I know you've already made your decision but just thought I would say I think your kids might enjoy the inside more than you think. I took my daughter there last year, just as she was turning 7 and she loved it. We didn't do any of the tours but did see the crown jewels, go into the white tower where all the armor is (which surprisingly she really enjoyed, loved looking at how each was different), found it funny to find the kings "throne" while in there), had her picture made with a Beefeater, some ladies walking around in costume, the guards standing outside the jewel building, loved looking at all of the sculptures of the animals that were scattered around the grounds, seeing the small area at the front that had various exhibits inside an area where they used to live and especially loved looking around the shop and picking out a Christmas ornament to bring home. I think it was well worth taking her. Enjoy London, my daughter loved it!

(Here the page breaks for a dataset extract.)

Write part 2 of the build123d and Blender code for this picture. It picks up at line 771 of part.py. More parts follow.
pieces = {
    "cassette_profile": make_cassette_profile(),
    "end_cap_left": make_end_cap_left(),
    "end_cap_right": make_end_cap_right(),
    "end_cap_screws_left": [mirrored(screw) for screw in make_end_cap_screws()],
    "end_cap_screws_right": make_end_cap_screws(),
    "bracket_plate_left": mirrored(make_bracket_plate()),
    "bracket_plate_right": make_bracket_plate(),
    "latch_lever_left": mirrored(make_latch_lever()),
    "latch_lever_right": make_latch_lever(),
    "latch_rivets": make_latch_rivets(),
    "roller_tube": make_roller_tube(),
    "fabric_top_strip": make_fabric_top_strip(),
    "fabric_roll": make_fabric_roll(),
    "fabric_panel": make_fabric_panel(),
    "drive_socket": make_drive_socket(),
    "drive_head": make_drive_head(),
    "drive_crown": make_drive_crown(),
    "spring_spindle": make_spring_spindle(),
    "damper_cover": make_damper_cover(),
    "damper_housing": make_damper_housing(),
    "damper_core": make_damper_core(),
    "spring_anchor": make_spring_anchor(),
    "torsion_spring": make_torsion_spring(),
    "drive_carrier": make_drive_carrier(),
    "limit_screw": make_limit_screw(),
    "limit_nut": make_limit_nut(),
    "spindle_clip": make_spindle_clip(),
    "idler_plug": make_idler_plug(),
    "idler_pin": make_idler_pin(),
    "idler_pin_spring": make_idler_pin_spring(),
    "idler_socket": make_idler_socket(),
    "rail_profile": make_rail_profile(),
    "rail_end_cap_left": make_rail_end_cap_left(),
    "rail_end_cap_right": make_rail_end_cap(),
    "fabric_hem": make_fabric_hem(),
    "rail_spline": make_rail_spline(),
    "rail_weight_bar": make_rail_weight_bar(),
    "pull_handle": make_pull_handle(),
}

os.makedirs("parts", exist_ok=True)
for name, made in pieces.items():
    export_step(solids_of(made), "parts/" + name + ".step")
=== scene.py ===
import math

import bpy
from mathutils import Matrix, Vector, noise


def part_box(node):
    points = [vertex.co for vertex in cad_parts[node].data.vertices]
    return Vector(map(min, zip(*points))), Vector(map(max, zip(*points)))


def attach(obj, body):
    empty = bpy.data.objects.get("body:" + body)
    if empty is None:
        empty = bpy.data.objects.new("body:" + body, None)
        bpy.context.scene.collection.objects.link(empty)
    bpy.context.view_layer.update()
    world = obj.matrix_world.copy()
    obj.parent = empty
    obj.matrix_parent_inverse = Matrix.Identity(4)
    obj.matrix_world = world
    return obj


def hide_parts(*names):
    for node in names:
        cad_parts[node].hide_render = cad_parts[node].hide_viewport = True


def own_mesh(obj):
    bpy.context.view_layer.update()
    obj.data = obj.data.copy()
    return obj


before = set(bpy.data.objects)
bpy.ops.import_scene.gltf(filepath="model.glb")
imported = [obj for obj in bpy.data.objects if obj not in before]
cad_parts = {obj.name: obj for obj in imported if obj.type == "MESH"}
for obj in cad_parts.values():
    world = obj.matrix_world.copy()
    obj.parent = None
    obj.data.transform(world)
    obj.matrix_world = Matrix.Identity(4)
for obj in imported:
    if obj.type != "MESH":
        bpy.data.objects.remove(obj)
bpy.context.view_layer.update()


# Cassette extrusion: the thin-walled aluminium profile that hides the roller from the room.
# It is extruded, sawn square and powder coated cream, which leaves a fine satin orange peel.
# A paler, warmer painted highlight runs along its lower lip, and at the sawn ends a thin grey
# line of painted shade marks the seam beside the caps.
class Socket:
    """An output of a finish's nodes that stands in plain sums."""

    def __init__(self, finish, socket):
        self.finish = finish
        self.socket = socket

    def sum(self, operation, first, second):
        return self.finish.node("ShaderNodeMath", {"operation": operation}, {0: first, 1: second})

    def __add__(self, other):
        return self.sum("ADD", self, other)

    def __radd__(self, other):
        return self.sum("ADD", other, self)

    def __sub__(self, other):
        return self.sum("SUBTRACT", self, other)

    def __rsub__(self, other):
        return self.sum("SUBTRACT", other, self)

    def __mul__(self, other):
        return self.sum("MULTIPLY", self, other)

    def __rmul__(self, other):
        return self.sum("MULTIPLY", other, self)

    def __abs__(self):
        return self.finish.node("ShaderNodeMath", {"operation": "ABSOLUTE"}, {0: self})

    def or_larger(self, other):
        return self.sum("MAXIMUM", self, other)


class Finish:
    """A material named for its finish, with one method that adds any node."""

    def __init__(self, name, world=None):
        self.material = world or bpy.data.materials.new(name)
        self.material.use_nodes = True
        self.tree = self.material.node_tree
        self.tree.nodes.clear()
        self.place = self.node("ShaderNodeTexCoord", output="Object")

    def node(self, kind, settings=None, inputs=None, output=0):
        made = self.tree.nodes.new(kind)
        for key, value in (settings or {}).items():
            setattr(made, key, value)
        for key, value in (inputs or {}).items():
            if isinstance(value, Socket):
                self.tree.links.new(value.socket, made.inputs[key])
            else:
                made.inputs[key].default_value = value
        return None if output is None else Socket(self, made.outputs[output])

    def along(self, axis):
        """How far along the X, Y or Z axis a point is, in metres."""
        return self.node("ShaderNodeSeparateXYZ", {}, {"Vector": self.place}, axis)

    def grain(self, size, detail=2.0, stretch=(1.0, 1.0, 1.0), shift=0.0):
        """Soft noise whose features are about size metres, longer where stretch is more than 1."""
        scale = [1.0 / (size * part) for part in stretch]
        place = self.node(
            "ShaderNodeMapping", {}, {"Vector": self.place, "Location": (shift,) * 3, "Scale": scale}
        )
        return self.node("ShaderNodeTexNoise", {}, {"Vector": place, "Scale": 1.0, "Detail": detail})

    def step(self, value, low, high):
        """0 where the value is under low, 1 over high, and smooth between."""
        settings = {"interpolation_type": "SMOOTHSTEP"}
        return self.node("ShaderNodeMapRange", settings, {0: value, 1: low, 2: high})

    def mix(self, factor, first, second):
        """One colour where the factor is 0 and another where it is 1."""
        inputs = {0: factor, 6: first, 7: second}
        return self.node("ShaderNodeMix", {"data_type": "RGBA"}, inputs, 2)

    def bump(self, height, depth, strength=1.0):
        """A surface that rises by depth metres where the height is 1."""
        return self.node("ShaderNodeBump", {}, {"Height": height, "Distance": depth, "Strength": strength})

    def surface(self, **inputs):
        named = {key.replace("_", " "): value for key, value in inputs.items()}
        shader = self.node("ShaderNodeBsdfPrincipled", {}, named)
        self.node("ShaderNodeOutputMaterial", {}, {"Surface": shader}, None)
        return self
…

By the way, while in Paris, if you go to the 2nd level of the Eiffel Tower, my daughter says to try the macaroons they sell up there. They were her favorite!!

Posted by
189 posts

Unrelated to the Tower debate, but we took my (then) 15-month-old to London last year and spent a significant amount of time at playgrounds and parks. You kids are older and I'm sure they will do much better with actual sites, but for a mobile toddler, that wasn't as much of an option for us.

We visited the Princess Diana playground in Kensington, and within the span of 5 minutes, I lost count of how many languages I heard. English, French, Italian, Russian (I think?), Spanish, German, and more I couldn't recognize. I couldn't help but think that we would have been hard-pressed to find a "more London" experience than that.

Have so much fun on your trip!

Posted by
2293 posts

You may not be able to squeeze it in but have you considered at day trip to Warwick Castle?
7 year old boys who love castles will love Warwick. 54 year old acted like a 7 year old boy while there.